The amfAR board then hired Orin Snyder, a partner in the New York Office of Gibson, Dunn & Crutcher, who conducted a second investigation. In January of this year, Snyder concluded his investigation and told board members that the $600,000 was a “charitable contribution” made to the nonprofit theater, pursuant to agreements between the theater and The Weinstein Co. (The Weinstein Co. terminated Weinstein after The New York Times reported allegations about the film producer's alleged sexual predatory behavior.)

Snyder declined to comment publicly on his prior amfAR engagement for this story.

According to prior reporting by The American Lawyer, most of Snyder's focus during his representations to the amfAR board centered on Ajamie and his conduct as it related to Weinstein. Snyder raised concerns that Ajamie was speaking to members of the Hollywood entertainment community about the then-unpublicized allegations about Weinstein sexually harassing or abusing women, potentially triggering a legal battle between amfAR board members and the film producer, who was attempting to stop Ajamie from looking into those allegations.

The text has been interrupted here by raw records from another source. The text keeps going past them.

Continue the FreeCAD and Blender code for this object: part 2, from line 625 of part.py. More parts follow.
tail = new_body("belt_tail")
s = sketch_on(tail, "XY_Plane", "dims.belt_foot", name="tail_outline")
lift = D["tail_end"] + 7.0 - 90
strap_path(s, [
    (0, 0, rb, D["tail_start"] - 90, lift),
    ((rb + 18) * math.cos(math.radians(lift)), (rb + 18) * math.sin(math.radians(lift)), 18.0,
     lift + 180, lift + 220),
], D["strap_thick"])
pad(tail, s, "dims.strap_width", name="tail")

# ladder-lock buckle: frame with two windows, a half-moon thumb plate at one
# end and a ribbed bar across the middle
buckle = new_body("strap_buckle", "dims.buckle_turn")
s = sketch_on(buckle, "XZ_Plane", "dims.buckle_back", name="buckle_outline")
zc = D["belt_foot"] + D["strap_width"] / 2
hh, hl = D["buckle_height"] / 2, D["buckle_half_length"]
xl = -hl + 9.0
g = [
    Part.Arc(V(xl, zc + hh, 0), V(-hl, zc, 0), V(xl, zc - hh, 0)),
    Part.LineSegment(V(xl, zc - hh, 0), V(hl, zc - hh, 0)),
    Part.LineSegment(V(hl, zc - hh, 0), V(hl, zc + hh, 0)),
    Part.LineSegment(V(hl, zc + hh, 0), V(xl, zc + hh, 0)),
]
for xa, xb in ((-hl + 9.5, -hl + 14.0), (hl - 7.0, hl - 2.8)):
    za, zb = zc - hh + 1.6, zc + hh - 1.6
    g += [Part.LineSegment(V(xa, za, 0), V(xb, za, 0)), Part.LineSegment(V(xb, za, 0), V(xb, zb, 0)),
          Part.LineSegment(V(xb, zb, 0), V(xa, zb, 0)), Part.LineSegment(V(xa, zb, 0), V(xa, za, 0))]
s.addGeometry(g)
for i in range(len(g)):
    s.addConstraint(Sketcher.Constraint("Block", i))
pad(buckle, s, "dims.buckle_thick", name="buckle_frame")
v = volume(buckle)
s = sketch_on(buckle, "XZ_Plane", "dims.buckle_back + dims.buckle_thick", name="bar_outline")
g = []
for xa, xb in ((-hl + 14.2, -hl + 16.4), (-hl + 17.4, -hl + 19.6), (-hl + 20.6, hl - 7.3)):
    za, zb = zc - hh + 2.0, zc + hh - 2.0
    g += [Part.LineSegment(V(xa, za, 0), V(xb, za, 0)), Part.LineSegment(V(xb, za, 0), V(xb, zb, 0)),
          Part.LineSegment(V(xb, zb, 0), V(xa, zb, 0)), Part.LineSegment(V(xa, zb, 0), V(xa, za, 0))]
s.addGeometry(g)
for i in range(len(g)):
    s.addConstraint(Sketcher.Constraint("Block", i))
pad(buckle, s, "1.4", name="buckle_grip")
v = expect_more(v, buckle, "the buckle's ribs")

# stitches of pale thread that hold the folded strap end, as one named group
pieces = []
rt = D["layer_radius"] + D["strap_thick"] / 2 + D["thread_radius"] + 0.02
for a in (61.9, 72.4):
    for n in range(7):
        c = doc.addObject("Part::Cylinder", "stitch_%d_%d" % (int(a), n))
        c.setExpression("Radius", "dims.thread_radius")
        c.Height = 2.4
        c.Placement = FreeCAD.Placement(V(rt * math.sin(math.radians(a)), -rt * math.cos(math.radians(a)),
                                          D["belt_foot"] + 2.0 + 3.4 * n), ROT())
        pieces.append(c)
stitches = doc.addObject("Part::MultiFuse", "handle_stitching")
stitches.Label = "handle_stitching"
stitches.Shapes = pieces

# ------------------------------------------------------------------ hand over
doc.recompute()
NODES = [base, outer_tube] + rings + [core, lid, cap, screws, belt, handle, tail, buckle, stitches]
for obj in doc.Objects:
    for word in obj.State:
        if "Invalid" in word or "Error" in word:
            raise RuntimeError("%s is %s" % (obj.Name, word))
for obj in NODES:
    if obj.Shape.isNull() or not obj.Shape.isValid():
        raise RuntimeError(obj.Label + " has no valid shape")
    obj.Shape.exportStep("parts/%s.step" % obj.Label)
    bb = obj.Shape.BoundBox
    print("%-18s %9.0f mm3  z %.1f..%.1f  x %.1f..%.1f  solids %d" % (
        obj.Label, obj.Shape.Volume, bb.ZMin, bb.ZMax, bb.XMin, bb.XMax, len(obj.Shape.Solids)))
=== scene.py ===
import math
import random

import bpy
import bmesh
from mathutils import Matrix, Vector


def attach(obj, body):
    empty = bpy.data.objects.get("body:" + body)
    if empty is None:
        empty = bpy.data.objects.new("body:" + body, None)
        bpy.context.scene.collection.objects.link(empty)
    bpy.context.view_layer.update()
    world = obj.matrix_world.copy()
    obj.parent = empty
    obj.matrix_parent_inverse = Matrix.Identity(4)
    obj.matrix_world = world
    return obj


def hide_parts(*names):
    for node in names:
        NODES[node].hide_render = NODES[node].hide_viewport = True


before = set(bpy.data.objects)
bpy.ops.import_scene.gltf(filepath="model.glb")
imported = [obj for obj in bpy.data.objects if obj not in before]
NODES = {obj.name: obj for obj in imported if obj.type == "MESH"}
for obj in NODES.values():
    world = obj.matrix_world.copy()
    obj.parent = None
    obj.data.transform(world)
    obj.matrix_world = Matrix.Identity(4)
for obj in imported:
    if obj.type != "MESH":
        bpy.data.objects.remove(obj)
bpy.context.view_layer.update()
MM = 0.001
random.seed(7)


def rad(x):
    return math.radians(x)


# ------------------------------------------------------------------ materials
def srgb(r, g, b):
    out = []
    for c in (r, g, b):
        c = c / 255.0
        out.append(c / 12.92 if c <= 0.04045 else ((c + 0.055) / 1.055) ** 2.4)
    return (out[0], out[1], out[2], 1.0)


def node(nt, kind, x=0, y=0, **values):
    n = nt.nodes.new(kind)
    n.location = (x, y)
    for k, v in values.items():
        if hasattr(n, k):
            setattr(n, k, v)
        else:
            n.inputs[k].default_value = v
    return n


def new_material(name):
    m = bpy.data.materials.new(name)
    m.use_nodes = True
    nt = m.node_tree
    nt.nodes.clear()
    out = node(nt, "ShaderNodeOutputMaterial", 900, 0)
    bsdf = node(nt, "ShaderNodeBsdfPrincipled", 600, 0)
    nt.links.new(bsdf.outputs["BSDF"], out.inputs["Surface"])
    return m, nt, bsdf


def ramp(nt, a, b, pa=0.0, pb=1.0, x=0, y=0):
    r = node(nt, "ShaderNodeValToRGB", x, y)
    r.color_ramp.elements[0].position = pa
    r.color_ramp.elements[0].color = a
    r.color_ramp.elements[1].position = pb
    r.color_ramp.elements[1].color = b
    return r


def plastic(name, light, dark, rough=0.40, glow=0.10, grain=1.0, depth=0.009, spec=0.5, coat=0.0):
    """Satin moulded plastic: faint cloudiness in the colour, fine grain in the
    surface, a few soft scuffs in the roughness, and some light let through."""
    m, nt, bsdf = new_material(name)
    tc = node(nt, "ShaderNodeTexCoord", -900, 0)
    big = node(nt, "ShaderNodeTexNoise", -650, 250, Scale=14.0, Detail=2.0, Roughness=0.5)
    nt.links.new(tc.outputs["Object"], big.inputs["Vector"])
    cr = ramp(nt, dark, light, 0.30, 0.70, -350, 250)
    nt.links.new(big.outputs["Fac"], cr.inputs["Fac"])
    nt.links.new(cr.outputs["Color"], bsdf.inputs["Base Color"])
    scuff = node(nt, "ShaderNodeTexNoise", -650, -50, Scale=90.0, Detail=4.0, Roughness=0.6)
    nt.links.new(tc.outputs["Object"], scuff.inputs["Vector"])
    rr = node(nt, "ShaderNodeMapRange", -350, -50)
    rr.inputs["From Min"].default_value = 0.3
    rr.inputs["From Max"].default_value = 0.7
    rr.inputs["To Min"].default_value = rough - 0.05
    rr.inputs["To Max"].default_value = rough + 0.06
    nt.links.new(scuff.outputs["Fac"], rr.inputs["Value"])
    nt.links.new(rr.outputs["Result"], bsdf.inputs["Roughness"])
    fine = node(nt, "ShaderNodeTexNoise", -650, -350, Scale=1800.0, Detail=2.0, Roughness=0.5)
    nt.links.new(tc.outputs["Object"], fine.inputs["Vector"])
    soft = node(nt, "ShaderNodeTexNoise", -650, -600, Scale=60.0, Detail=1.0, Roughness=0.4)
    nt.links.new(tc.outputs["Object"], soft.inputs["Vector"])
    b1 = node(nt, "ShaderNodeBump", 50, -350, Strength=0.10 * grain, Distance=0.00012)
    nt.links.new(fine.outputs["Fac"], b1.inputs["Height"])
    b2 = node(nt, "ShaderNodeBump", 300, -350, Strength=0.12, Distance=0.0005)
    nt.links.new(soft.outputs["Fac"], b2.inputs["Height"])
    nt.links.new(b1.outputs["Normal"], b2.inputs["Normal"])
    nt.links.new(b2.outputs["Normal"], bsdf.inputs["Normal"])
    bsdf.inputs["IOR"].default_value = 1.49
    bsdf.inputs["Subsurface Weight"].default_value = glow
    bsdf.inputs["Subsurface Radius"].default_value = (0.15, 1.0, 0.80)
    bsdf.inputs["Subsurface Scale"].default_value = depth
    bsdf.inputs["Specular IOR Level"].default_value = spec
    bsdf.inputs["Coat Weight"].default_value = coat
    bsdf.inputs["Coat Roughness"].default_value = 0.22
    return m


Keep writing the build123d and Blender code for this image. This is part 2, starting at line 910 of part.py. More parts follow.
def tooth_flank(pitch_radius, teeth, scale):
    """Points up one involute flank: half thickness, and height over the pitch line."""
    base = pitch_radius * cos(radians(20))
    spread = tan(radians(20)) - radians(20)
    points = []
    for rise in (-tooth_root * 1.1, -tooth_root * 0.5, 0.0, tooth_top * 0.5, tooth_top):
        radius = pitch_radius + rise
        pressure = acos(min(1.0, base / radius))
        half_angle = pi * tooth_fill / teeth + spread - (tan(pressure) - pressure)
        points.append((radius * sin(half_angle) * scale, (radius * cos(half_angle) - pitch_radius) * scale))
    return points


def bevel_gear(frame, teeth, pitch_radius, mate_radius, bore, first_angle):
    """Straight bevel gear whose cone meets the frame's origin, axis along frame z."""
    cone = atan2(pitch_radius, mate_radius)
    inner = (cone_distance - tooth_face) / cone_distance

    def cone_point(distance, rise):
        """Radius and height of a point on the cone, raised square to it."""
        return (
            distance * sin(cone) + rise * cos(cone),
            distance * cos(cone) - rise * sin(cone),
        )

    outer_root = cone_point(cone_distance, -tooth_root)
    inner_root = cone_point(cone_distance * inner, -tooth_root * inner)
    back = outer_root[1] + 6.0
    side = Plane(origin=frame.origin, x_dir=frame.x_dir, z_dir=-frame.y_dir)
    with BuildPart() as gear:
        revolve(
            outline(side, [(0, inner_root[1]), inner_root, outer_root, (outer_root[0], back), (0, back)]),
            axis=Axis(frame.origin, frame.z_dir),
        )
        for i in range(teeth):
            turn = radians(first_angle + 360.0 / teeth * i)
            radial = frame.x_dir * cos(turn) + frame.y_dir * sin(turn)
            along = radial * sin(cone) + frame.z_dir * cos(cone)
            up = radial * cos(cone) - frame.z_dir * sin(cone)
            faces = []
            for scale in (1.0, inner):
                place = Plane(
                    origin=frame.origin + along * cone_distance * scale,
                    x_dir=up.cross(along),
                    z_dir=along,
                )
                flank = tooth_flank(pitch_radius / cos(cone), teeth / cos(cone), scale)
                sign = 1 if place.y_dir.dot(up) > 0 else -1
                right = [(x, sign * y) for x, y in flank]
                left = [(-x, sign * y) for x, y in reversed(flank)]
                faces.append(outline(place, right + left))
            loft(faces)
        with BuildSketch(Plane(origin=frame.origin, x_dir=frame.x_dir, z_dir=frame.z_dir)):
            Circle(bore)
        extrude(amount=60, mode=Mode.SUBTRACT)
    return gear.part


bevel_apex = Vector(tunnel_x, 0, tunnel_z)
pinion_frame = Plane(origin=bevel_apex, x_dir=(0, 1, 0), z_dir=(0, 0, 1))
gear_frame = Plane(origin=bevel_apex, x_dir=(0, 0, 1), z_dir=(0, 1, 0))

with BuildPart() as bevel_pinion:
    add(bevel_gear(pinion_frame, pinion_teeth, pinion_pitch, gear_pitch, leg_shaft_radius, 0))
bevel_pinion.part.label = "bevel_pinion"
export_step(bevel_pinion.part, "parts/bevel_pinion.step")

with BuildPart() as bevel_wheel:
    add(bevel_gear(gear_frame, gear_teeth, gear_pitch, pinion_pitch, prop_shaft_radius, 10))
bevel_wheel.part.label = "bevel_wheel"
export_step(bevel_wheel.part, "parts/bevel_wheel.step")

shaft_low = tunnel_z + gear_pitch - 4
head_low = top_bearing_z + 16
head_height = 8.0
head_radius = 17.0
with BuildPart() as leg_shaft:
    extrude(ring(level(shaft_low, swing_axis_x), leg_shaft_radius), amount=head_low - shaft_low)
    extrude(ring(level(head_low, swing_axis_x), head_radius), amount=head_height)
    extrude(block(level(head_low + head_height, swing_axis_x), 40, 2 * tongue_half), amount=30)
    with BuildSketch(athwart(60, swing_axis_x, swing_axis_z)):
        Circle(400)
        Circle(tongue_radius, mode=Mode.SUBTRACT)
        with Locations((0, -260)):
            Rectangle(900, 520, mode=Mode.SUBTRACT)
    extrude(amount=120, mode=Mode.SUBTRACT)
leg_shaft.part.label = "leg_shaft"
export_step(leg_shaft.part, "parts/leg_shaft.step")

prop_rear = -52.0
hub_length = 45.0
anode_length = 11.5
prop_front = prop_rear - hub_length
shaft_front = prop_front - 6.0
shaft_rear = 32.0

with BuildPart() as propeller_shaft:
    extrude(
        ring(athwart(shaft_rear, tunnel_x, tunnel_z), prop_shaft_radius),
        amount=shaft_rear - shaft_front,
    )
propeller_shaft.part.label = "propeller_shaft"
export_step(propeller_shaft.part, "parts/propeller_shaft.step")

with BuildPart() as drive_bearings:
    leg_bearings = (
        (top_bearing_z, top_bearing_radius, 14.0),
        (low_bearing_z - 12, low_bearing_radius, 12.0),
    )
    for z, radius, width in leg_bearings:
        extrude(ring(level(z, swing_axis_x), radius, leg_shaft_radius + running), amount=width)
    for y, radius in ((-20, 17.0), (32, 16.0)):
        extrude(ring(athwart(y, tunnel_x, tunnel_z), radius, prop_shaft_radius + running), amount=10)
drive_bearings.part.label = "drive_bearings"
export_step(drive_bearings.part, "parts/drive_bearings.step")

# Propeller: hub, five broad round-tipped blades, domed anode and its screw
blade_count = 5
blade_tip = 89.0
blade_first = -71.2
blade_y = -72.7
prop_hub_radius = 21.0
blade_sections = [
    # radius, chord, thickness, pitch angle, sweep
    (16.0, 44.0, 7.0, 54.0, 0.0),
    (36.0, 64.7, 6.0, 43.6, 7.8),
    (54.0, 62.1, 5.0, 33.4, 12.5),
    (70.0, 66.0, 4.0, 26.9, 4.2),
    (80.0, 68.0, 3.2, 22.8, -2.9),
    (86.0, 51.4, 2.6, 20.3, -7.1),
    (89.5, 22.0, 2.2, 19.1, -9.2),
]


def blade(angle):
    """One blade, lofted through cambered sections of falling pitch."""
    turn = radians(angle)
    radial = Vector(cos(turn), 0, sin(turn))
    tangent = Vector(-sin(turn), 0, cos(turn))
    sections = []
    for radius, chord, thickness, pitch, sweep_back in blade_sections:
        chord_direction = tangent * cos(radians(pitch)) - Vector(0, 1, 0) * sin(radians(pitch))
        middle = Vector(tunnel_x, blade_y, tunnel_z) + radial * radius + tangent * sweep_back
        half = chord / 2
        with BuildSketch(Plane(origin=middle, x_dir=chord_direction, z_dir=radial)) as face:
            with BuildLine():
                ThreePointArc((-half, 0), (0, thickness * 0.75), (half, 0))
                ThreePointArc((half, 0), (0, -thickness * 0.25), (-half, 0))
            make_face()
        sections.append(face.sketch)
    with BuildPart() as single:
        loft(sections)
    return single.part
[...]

In early November, The New Yorker reported Weinstein hired private investigators, including former Mossad agents, to track actresses and journalists who were discussing allegations about his predatory sexual behavior. In a recent interview, Ajamie told The American Lawyer that he believes Weinstein-hired investigators also followed him, a development that the Daily Mail also recounted this week.

When Manhattan prosecutors initiated their inquiry last month, Snyder, a former federal prosecutor, initially responded on behalf of amfAR.

But amfAR has since ended its relationship with Gibson Dunn and turned to Petrillo and Klein, both of whom also previously worked as prosecutors in the Southern District of New York.

This article previously mistakenly reported the chronological timing of a news report and The Weinstein Co.'s termination of Weinstein. The company terminated Weinstein after The New York Times reported allegations about his sexual predatory behavior, but before The New Yorker did so.